A Glimmer of Hope in Greece
For all the difficulties that Greece has suffered and must yet endure, there is at least one sign of improvement: Since the government reached a deal with its European creditors in July, money has been flowing back into the country.
Let's be clear: The months of negotiations between Greece and its creditors, and the agreement that ensued, are nothing short of a political and economic fiasco. Europe, and particularly Germany, imposed terms that -- though they include some much-needed reforms -- will stifle growth in the near term and leave the government even deeper in debt, if the country's leaders can even follow through. Greece's economy, which had been poised to start recovering, is now expected to shrink through 2016.

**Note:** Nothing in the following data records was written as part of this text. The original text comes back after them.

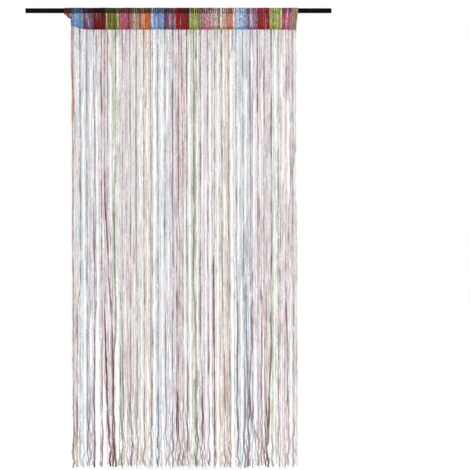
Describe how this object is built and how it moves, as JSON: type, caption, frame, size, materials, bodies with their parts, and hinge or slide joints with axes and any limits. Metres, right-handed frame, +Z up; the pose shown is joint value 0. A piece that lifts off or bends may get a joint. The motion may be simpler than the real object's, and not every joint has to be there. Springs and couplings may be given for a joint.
{
  "type": "sequin string door curtain with rod",
  "caption": "String curtain for a doorway: glittering coloured strings hang as a fringe from a striped knitted band, which is a tube round a plain straight rod.",
  "frame": {"origin": "middle of the rod, on its axis", "axes": "+X along the rod to the curtain's right as seen from its face, -Y the way the face looks, +Z up"},
  "size_m": [1.35, 0.0266, 2.0331],
  "materials": {
    "rod_black": "black, smooth, slightly glossy",
    "header_knit": "open warp knit of lurex yarn in vertical stripes of blue, purple, red, green, pink, beige and orange",
    "string_tinsel": "flat chain-knit tinsel string with sequin-like glints, in the colours of the band above it"
  },
  "bodies": {
    "root": {"rod": "rod_black", "header": "header_knit", "strings": "string_tinsel"}
  },
  "joints": []
}
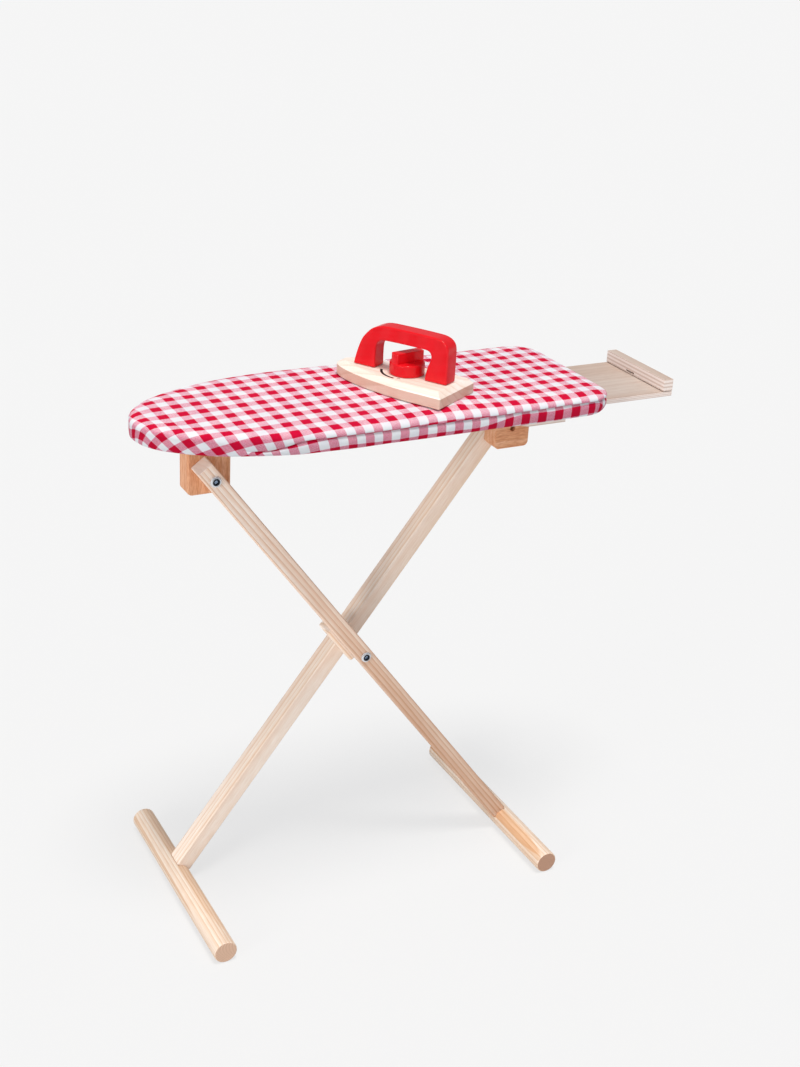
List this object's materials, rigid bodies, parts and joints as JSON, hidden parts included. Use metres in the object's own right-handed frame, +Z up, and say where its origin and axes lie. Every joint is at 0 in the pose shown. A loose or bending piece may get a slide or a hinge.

That said, data from the Greek central bank -- which records a liability for every euro that leaves the country's banking system -- suggest that the end of the standoff has at least brought a bit of relief. During the year through June, during which the left-leaning Syriza came to power and clashed with European creditors, outflows amounted to more than 77 billion euros, equivalent to more than 40 percent of Greece's annual economic output. In July and August, after a bailout deal was reached, the flow reversed: About 6 billion euros came back in. Here's how that looks:
To be sure, the reversal doesn't necessarily reflect a change in private-sector sentiment. Greece imposed capital controls in June, and renewed loan disbursements from European creditors have boosted inflows (though much of that money went straight back out to pay off previously incurred debts). Still, if Greece has at least stopped the hemorrhaging, there's hope that with some political will -- and with help from Europe in the form of debt relief -- the winners of this past weekend's election can rebuild the confidence their country has squandered during the past year.
(Updates fourth paragraph to elaborate on possible drivers of capital flows.)